Range of Output: p̂ from softmax is a probability (0 to 1). y is usually 0 or 1. Squared error (p̂ - y)² could work, but log loss (cross-entropy) has properties that often make optimization more stable and faster, especially for probabilities.
Penalizing Confident Wrong Predictions: The log term in cross-entropy means that if the model predicts a very low probability (near 0) for the true class, the cost goes towards infinity. This is a very strong penalty. Squared error doesn’t penalize confident wrong predictions as harshly. For y=1, if p̂=0.01, squared error is (0.01-1)² ≈ 0.98. If p̂=0.0001, squared error is (0.0001-1)² ≈ 0.9998. The increase isn’t as dramatic as log(0.01) vs log(0.0001).

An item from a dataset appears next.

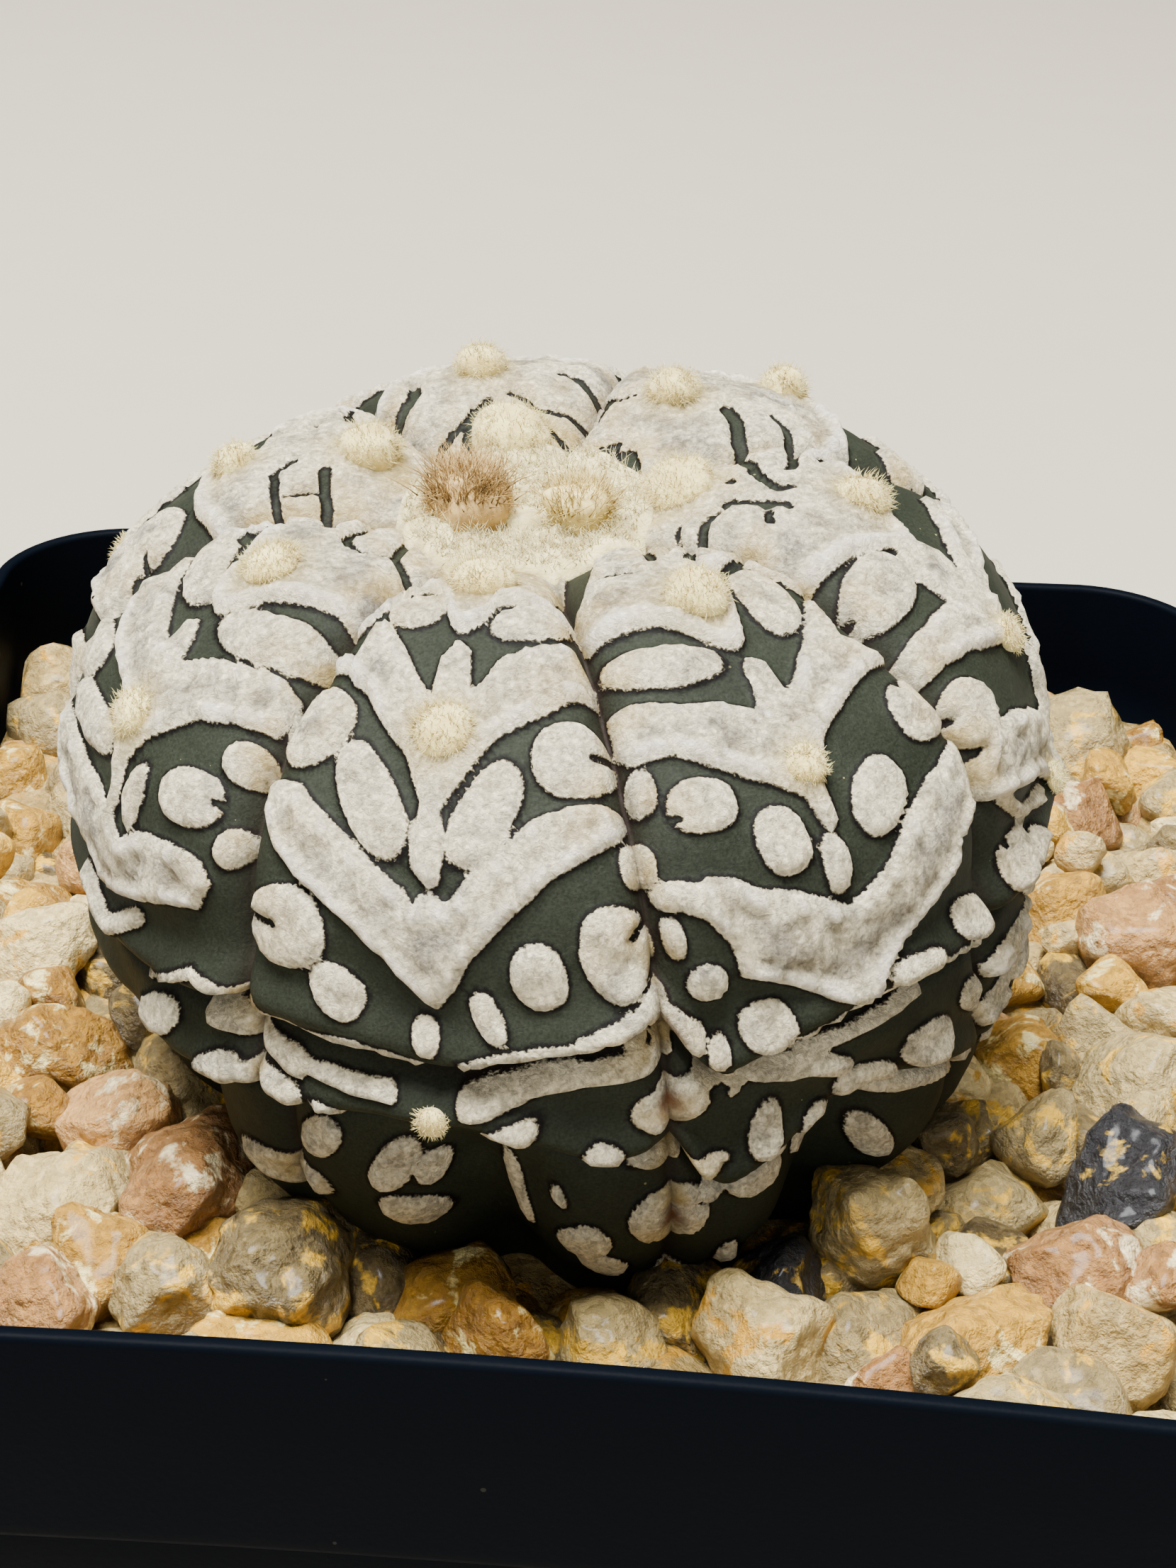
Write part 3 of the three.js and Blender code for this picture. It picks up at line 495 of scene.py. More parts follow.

Mathematical Properties for Gradient Descent: The gradients derived from the cross-entropy cost function for models like Softmax Regression (and logistic regression) have a nice, simple form (as seen in Equation 4-23), which is computationally convenient.

This cost function is the workhorse for most classification problems where the model outputs probabilities. It effectively pushes the model to be accurate and appropriately confident in its predictions for the correct classes.